白默寒扶着脑门有些纠结于脑海里的记忆,眼前的女人自己迷恋着她的味道那种神清气爽怡然自得销魂入骨的氛围让他如此留恋,可是那种痛彻心扉的恨又如此的痛入骨髓,白默寒拍了拍自己的脑袋他想让自己静下来,可是为什么连大脑都不受自己的控制?
“啊……”最终头痛欲裂的白默寒忍不住发出了呻吟。
将眼前的一碗米饭已经吃进肚子菜已经被自己消灭了大半的冷心,看着白默寒如此痛苦不堪的模样,她居然有些不忍心急忙走上前去询问着他的状况。
“滚开,你居然可以如此狠心的伤害外公,冷心我真的看错你了枉我那么爱你那么对你好。”
白默寒说完抱着头一副痛不欲生的模样令冷心满头的雾水,他不是知道是季飞雅的错误吗?为什么还这样质问自己,难道他忘记了什么?
“白默寒你大脑到底怎么了?前天晚上我看你还是好好的,难道你的记忆混乱了吗?大脑也不听指挥了吗?你到底怎么回事?你别吓我。”

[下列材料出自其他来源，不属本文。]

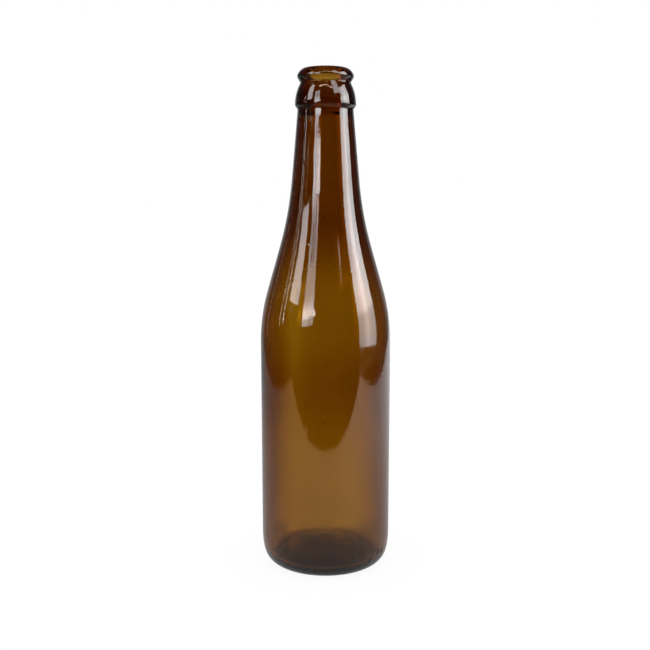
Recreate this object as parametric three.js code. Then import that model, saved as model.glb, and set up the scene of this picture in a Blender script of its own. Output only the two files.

冷心害怕的上前抱住白默寒一副心痛不已的样子,虽然他现在对自己不好可冷心一直坚信白默寒是被人控制,他的大脑肯定像自己一样出现了间接性的失忆。
“滚开,你这个不要脸的女人你居然是个杀人犯,枉我对你还犹豫不想伤害,可是你居然如此狠毒。”
“白默寒你到底在说什么?难道你不知道是季飞雅害了外公吗?我已经是冤枉的连警察都说我是冤枉的,你却还停留在这个事情上,你到底怎么回事?我是冷心,我现在是你的妻子我不计前嫌的原谅你,你却在这里纠结过去?”
冷心要愤怒了脸因为气愤而胀得通红,看向白默寒时她一直认为白默寒不会因为这些事情再提起。可是他却像着了魔似的,始终纠结着外公的死因。
“你……,你这个女人敢这样对我说话,好,那我就要你一个肾,只要你给了我一个肾,我相信我的身体内的毒素就会被清除,我要你一个肾!”
白默寒此时像一个狰狞的恶魔站起身,手像一个钢铁钳子似的掐住了冷心的脖子。好像他一用力冷心便会死于他的手下似的,而他所说的话更令冷心瞪大了眼睛,她不敢相信的看着白默寒,他在说什么?